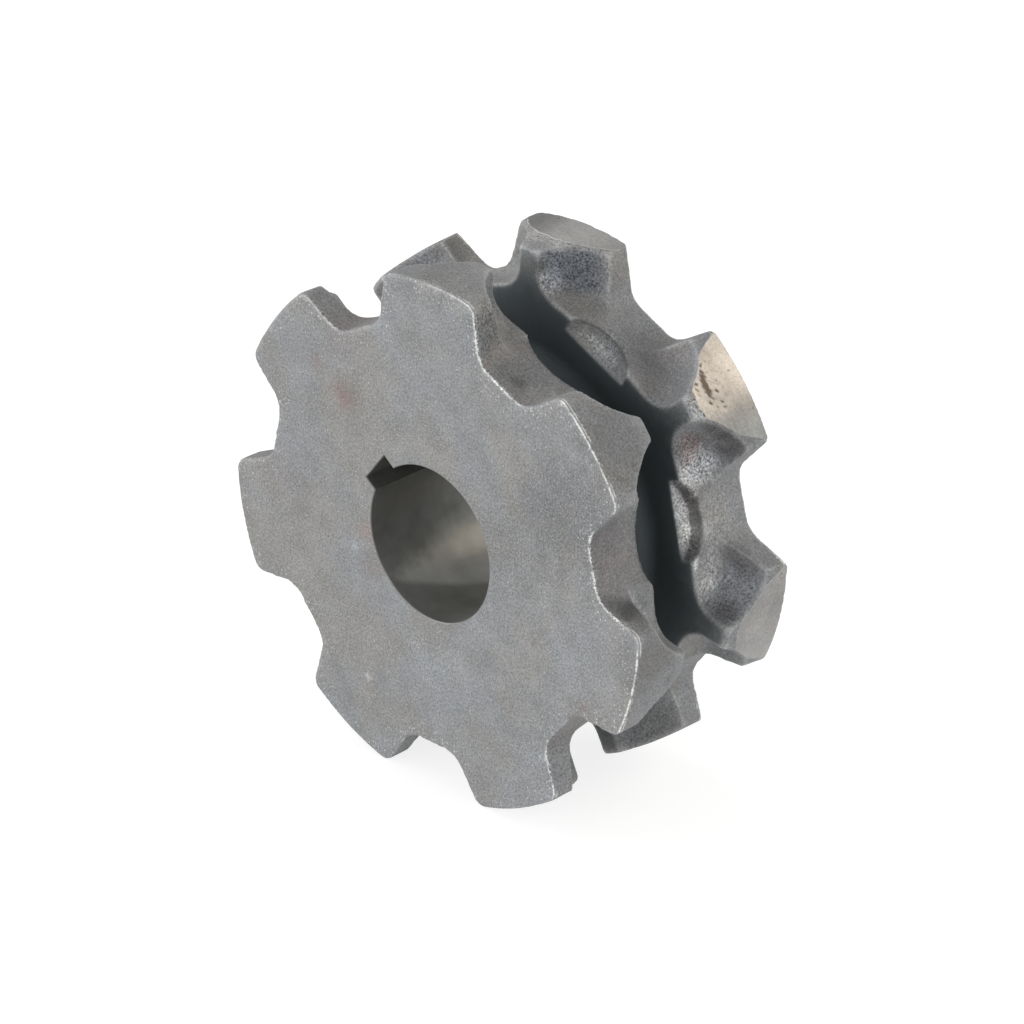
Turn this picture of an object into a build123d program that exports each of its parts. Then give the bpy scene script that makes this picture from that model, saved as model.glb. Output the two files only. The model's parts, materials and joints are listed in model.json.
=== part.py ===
from build123d import *
from math import cos, radians, sin, sqrt, tan
import os

# Pocket wheel for round link chain, cast in one piece.
# Frame: origin at the middle of the bore, bore axis along Y, one tooth straight up (+Z).
# The front face is the -Y face.

# Chain that the wheel carries
CHAIN_BAR = 10.0             # diameter of the round bar
CHAIN_PITCH = 28.0           # inside length of one link
CHAIN_WIDTH = 36.0           # outside width of one link

# Wheel
POCKETS = 7
FACE_WIDTH = 53.0
FACE_EDGE_BREAK = 0.6        # chamfer that breaks the edges of both faces

# Bore
BORE_DIAMETER = 40.0
KEYWAY_WIDTH = 10.0
KEYWAY_DEPTH = 3.3
KEYWAY_TOOTH = 1             # tooth under which the keyway is cut, counted from the top one

# Teeth, as the outer faces show them
TOOTH_HEIGHT = 13.3          # tips above the pocket floor
TOOTH_TIP_WIDTH = 29.5
TOOTH_FLANK_DRAFT = 8.2      # degrees
TOOTH_TIP_RADIUS = 3.5
VALLEY_ROOT_RADIUS = 6.5

# Link seats
FLOOR_CLEARANCE = 0.5        # pocket floor below the lying link
SEAT_CLEARANCE = 1.0         # seat round the end of the lying link
SEAT_DRAFT = 18.0            # degrees
SEAT_TILT = 7.0              # degrees that each seat drops towards its tooth

# Relief in the middle of each pocket
RELIEF_REACH = 4.0           # beyond each wall of the groove
RELIEF_LENGTH = 30.0
RELIEF_EDGE_DEPTH = 3.6      # below the floor, at its curved wall
RELIEF_SLOPE = 18.0          # degrees that its bottom falls towards the groove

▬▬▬

* **Instructions to follow**: All of the lines above need to be given again exactly.

* **Correct output**:
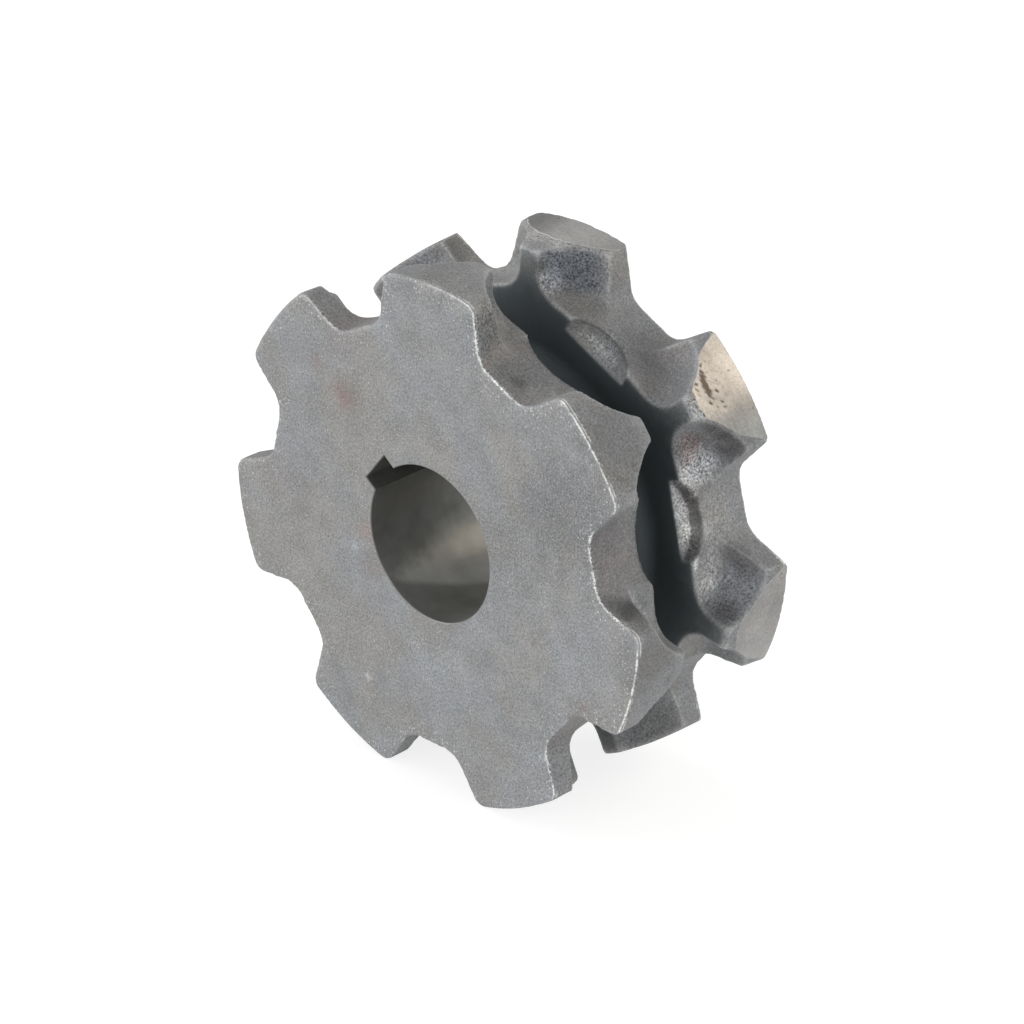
Turn this picture of an object into a build123d program that exports each of its parts. Then give the bpy scene script that makes this picture from that model, saved as model.glb. Output the two files only. The model's parts, materials and joints are listed in model.json.
=== part.py ===
from build123d import *
from math import cos, radians, sin, sqrt, tan
import os

# Pocket wheel for round link chain, cast in one piece.
# Frame: origin at the middle of the bore, bore axis along Y, one tooth straight up (+Z).
# The front face is the -Y face.

# Chain that the wheel carries
CHAIN_BAR = 10.0             # diameter of the round bar
CHAIN_PITCH = 28.0           # inside length of one link
CHAIN_WIDTH = 36.0           # outside width of one link

# Wheel
POCKETS = 7
FACE_WIDTH = 53.0
FACE_EDGE_BREAK = 0.6        # chamfer that breaks the edges of both faces

# Bore
BORE_DIAMETER = 40.0
KEYWAY_WIDTH = 10.0
KEYWAY_DEPTH = 3.3
KEYWAY_TOOTH = 1             # tooth under which the keyway is cut, counted from the top one

# Teeth, as the outer faces show them
TOOTH_HEIGHT = 13.3          # tips above the pocket floor
TOOTH_TIP_WIDTH = 29.5
TOOTH_FLANK_DRAFT = 8.2      # degrees
TOOTH_TIP_RADIUS = 3.5
VALLEY_ROOT_RADIUS = 6.5

# Link seats
FLOOR_CLEARANCE = 0.5        # pocket floor below the lying link
SEAT_CLEARANCE = 1.0         # seat round the end of the lying link
SEAT_DRAFT = 18.0            # degrees
SEAT_TILT = 7.0              # degrees that each seat drops towards its tooth

# Relief in the middle of each pocket
RELIEF_REACH = 4.0           # beyond each wall of the groove
RELIEF_LENGTH = 30.0
RELIEF_EDGE_DEPTH = 3.6      # below the floor, at its curved wall
RELIEF_SLOPE = 18.0          # degrees that its bottom falls towards the groove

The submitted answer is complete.